The Goldfinch, by Donna Tartt
Can a woman write a fictional biography about a teenage boy? Well, yes and no. Donna Tartt’s The Goldfinch hits some of the right notes such as youthful dishonesty, amoral behaviour, deceitfulness and lies plus a fondness for alcohol and drugs in Theodore Decker’s retrospective narration.
Strangely she skirts around teenage boys and their obsession with sex and all things smutty, but is explicit about getting high on drugs and vodka and being difficult as testosterone levels climax in this coming of age novel.
At more than 800 pages the story goes into huge amounts of detail on the antiques trade with some insightful sections on life in New York and Las Vegas. And not the life you might expect. Excellent on fractious relationships and dysfunctional American families along with forensic introspections from Theo on his other’s failings.

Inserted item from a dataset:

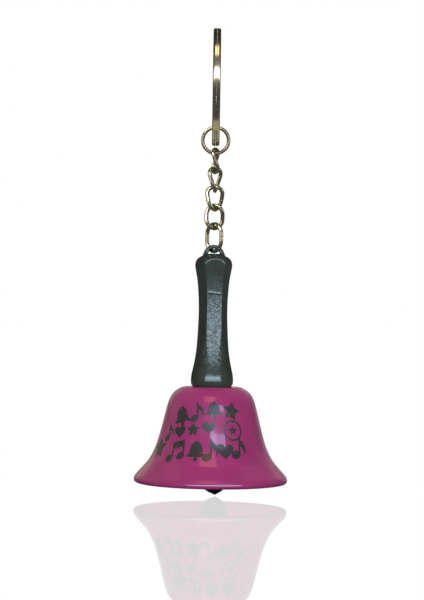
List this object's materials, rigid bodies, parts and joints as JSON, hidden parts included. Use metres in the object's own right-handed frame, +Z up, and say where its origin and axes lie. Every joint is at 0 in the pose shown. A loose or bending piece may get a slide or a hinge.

But like Thomas Hardy and Charles Dickens to whom her plots have been likened there are plot holes which leave you doubting the story including the initial theft of the painting The Goldfinch by Theo. It’s in places a page turner but is so long you wonder if Theo (or Potter as his friend Boris calls him) will move on to the next section of his life. Critics dubbed in children’s novel which it is not. Stripped to the basic plot it’s a slow burn thriller born in a broken family and set in the art world with a confused protagonist narrator who seeks redemption from a childhood tragedy.
So much to admire in a convoluted and extended plot which satisfies eventually – but it’s a long journey to get there.
Harry Mottram
The Goldfinch by Donna Tartt was published in 2013. It won the 2014 Pulitzer Prize for Fiction and is available in paperback from Cheddar library and all good bookshops.
• A movie was released of the book in 2019 directed by John Crowley with Ansel Elgort and Nicole Kidman.